There are many things that we get lost in. Maybe it’s an unplanned job change or cross-country move, maybe an unexpected death or loss of a home; whatever the circumstances, it can be easy to get lost in the drama of the situation and seek only the end of the situation. But often there is more – if we are willing to take the journey to its full conclusion and allow ourselves to travail the difficult path, we can find incredible rewards in the fullness of His path and presence. Don’t run from the bad situation. Journey through it and seek God in, allowing yourself to find the plan God has for you in that pain. 

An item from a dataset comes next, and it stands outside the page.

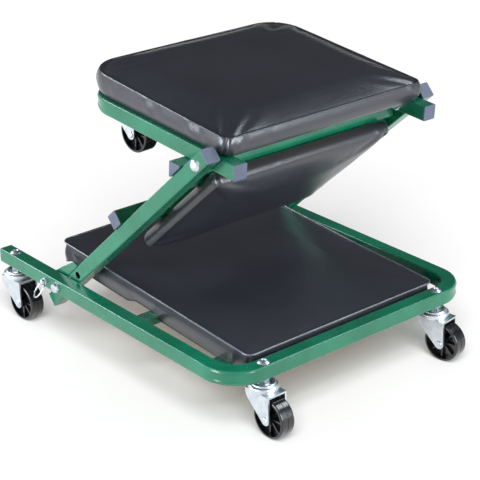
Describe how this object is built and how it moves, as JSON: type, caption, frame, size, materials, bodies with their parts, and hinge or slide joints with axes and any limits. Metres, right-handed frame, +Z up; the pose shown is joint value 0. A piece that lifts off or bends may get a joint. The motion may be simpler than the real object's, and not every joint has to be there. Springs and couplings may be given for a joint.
{
  "type": "rolling mechanic seat",
  "caption": "Folding rolling work seat on swivel casters: padded seat above a padded base frame, joined by a leaning padded middle frame that unfolds into a flat creeper.",
  "frame": {"origin": "on the floor, below the middle of the object's outline in plan", "axes": "+Z up, +Y from the closed front of the base to the open ends of its legs, +X to the right of a person who faces along +Y"},
  "size_m": [0.4664, 0.5374, 0.3937],
  "materials": {
    "green_paint": "gloss enamel",
    "zinc": "zinc plated",
    "black_plastic": "gloss",
    "grey_plastic": "satin",
    "vinyl_cover": "satin vinyl",
    "plywood": "raw plywood"
  },
  "bodies": {
    "base": {"base_frame": "green_paint", "base_crossbar": "green_paint", "base_front_strap": "green_paint", "base_end_plugs": "grey_plastic", "base_caster_bolts": "zinc", "base_spacer_nuts": "zinc", "base_raceways": "zinc", "lower_pivot_bolts": "zinc", "lower_pivot_nuts": "zinc", "lower_pivot_washers": "zinc", "lock_barrels": "zinc", "base_pad_board": "plywood", "base_pad": "vinyl_cover", "base_pad_screws": "zinc"},
    "middle": {"middle_tube_left": "green_paint", "middle_tube_right": "green_paint", "middle_crossbar": "green_paint", "middle_crossbar_plugs": "grey_plastic", "middle_tube_plugs": "grey_plastic", "lock_plates": "green_paint", "upper_pivot_bolts": "zinc", "upper_pivot_nuts": "zinc", "upper_pivot_washers": "zinc", "middle_pad_bars": "green_paint", "middle_pad_board": "plywood", "middle_pad": "vinyl_cover", "middle_pad_screws": "zinc"},
    "seat": {"seat_frame": "green_paint", "stop_bar": "green_paint", "stop_bar_plugs": "grey_plastic", "seat_end_plugs": "grey_plastic", "seat_pad_bars": "green_paint", "seat_pad_board": "plywood", "seat_pad": "vinyl_cover", "seat_pad_screws": "zinc", "seat_caster_bolts": "zinc", "seat_spacer_nuts": "zinc", "seat_raceways": "zinc"},
    "front_left_fork": {"front_left_fork": "zinc", "front_left_axle": "zinc"},
    "front_left_wheel": {"front_left_wheel": "black_plastic"},
    "front_right_fork": {"front_right_fork": "zinc", "front_right_axle": "zinc"},
    "front_right_wheel": {"front_right_wheel": "black_plastic"},
    "back_left_fork": {"back_left_fork": "zinc", "back_left_axle": "zinc"},
    "back_left_wheel": {"back_left_wheel": "black_plastic"},
    "back_right_fork": {"back_right_fork": "zinc", "back_right_axle": "zinc"},
    "back_right_wheel": {"back_right_wheel": "black_plastic"},
    "seat_left_fork": {"seat_left_fork": "zinc", "seat_left_axle": "zinc"},
    "seat_left_wheel": {"seat_left_wheel": "black_plastic"},
    "seat_right_fork": {"seat_right_fork": "zinc", "seat_right_axle": "zinc"},
    "seat_right_wheel": {"seat_right_wheel": "black_plastic"},
    "lock_pin_left": {"lock_pin_left": "zinc"},
    "pull_ring_left": {"pull_ring_left": "zinc"},
    "lock_pin_right": {"lock_pin_right": "zinc"},
    "pull_ring_right": {"pull_ring_right": "zinc"}
  },
  "joints": [
    {"name": "middle_fold", "type": "hinge", "parent": "base", "child": "middle", "pos_m": [0, 0.12909, 0.0835], "axis": [1, 0, 0], "range_deg": [-137.6, 0]},
    {"name": "seat_fold", "type": "hinge", "parent": "middle", "child": "seat", "pos_m": [0, -0.14414, 0.33299], "axis": [1, 0, 0], "range_deg": [0, 134.07]},
    {"name": "front_left_swivel", "type": "hinge", "parent": "base", "child": "front_left_fork", "pos_m": [-0.151, -0.22291, 0.0735], "axis": [0, 0, 1], "continuous": true},
    {"name": "front_left_roll", "type": "hinge", "parent": "front_left_fork", "child": "front_left_wheel", "pos_m": [-0.1506, -0.24191, 0.026], "axis": [0.9998, 0.0209, 0], "continuous": true},
    {"name": "front_right_swivel", "type": "hinge", "parent": "base", "child": "front_right_fork", "pos_m": [0.151, -0.22291, 0.0735], "axis": [0, 0, 1], "continuous": true},
    {"name": "front_right_roll", "type": "hinge", "parent": "front_right_fork", "child": "front_right_wheel", "pos_m": [0.15378, -0.24171, 0.026], "axis": [0.9893, 0.1461, 0], "continuous": true},
    {"name": "back_left_swivel", "type": "hinge", "parent": "base", "child": "back_left_fork", "pos_m": [-0.20075, 0.24259, 0.0735], "axis": [0, 0, 1], "continuous": true},
    {"name": "back_left_roll", "type": "hinge", "parent": "back_left_fork", "child": "back_left_wheel", "pos_m": [-0.19972, 0.22362, 0.026], "axis": [0.9985, 0.0541, 0], "continuous": true},
    {"name": "back_right_swivel", "type": "hinge", "parent": "base", "child": "back_right_fork", "pos_m": [0.20075, 0.24259, 0.0735], "axis": [0, 0, 1], "continuous": true},
    {"name": "back_right_roll", "type": "hinge", "parent": "back_right_fork", "child": "back_right_wheel", "pos_m": [0.20009, 0.2236, 0.026], "axis": [0.9994, -0.0349, 0], "continuous": true},
    {"name": "seat_left_swivel", "type": "hinge", "parent": "seat", "child": "seat_left_fork", "pos_m": [-0.098, 0.10191, 0.33815], "axis": [0, -0.0616, 0.9981], "continuous": true},
    {"name": "seat_left_roll", "type": "hinge", "parent": "seat_left_fork", "child": "seat_left_wheel", "pos_m": [-0.09717, 0.08589, 0.28957], "axis": [0.999, 0.0435, 0.0027], "continuous": true},
    {"name": "seat_right_swivel", "type": "hinge", "parent": "seat", "child": "seat_right_fork", "pos_m": [0.098, 0.10191, 0.33815], "axis": [0, -0.0616, 0.9981], "continuous": true},
    {"name": "seat_right_roll", "type": "hinge", "parent": "seat_right_fork", "child": "seat_right_wheel", "pos_m": [0.0975, 0.08588, 0.28957], "axis": [0.9997, -0.0261, -0.0016], "continuous": true},
    {"name": "lock_pull_left", "type": "slide", "parent": "base", "child": "lock_pin_left", "axis": [-1, 0, 0], "range_m": [0, 0.012], "stiffness_N_per_m": 400, "springref_m": -0.004},
    {"name": "ring_swing_left", "type": "hinge", "parent": "lock_pin_left", "child": "pull_ring_left", "pos_m": [-0.21535, 0.15609, 0.0835], "axis": [0, -0.8572, 0.515], "range_deg": [-50, 45]},
    {"name": "lock_pull_right", "type": "slide", "parent": "base", "child": "lock_pin_right", "axis": [1, 0, 0], "range_m": [0, 0.012], "stiffness_N_per_m": 400, "springref_m": -0.004},
    {"name": "ring_swing_right", "type": "hinge", "parent": "lock_pin_right", "child": "pull_ring_right", "pos_m": [0.21535, 0.15609, 0.0835], "axis": [0, 0.8572, -0.515], "range_deg": [-50, 45]}
  ]
}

Acts 24:22-27 Video Devotional

“But Felix, having a rather accurate knowledge of the Way, put them off, saying, “When Lysias the tribune comes down, I will decide your case.” Then he gave orders to the centurion that he should be kept in custody but have some liberty, and that none of his friends should be prevented from attending to his needs. After some days Felix came with his wife Drusilla, who was Jewish, and he sent for Paul and heard him speak about faith in Christ Jesus. And as he reasoned about righteousness and self-control and the coming judgment, Felix was alarmed and said, “Go away for the present. When I get an opportunity I will summon you.” At the same time he hoped that money would be given him by Paul. So he sent for him often and conversed with him. When two years had elapsed, Felix was succeeded by Porcius Festus. And desiring to do the Jews a favor, Felix left Paul in prison.” (Acts 24:22-27)

Chapter 24 plays out like a humorous (in my opinion) version of a courtroom trial. Tertullus, the spokesman for the Jewish council started off by going for the flattery play and never actually told Felix about the doctrinal disagreement or cultural clash that was truly at the center of the conflict. Instead, they accused Paul of starting riots and profaning the temple. So, basically they went with lies.

Paul, on the other hand, defended himself, but took a chance to share the gospel (whenever he has the opportunity, remember?) and used that to bring the conflict down to the actual truth – the doctrinal disagreement. And then the politics set in – Felix wants to do the Jews a favor, but has a prior understanding of Christianity and chooses to delay. So, the Jews at least get Paul in prison, though Felix gives him liberty and the ability to have visitors. Felix also had Paul come to meet with him and his wife to talk about Jesus. Wanting a bribe, Felix kept him around.

Paul’s goal is to get to Rome, not just to Felix the governor, so this work out beautifully for Paul. He gets to share the gospel with lots of people, he gets protection, and he gets to continue on his mission. All about serving God. God had that go on for two years until Felix was succeeded by Porcius Festus.

This could be looked at as a terrible situation with Paul in jail for two years over a disagreement. However, this is not the case. Paul is quite content, as this is his pathway to Rome and he knows it. This is a challenge to us and our comfort-filled lifestyles today. How quickly would you take on obvious hardship and toil for the gospel? Even though he trusted he would survive to see Rome, it will end up being a very difficult journey. Who’s in?

The rewards will certainly be worth it.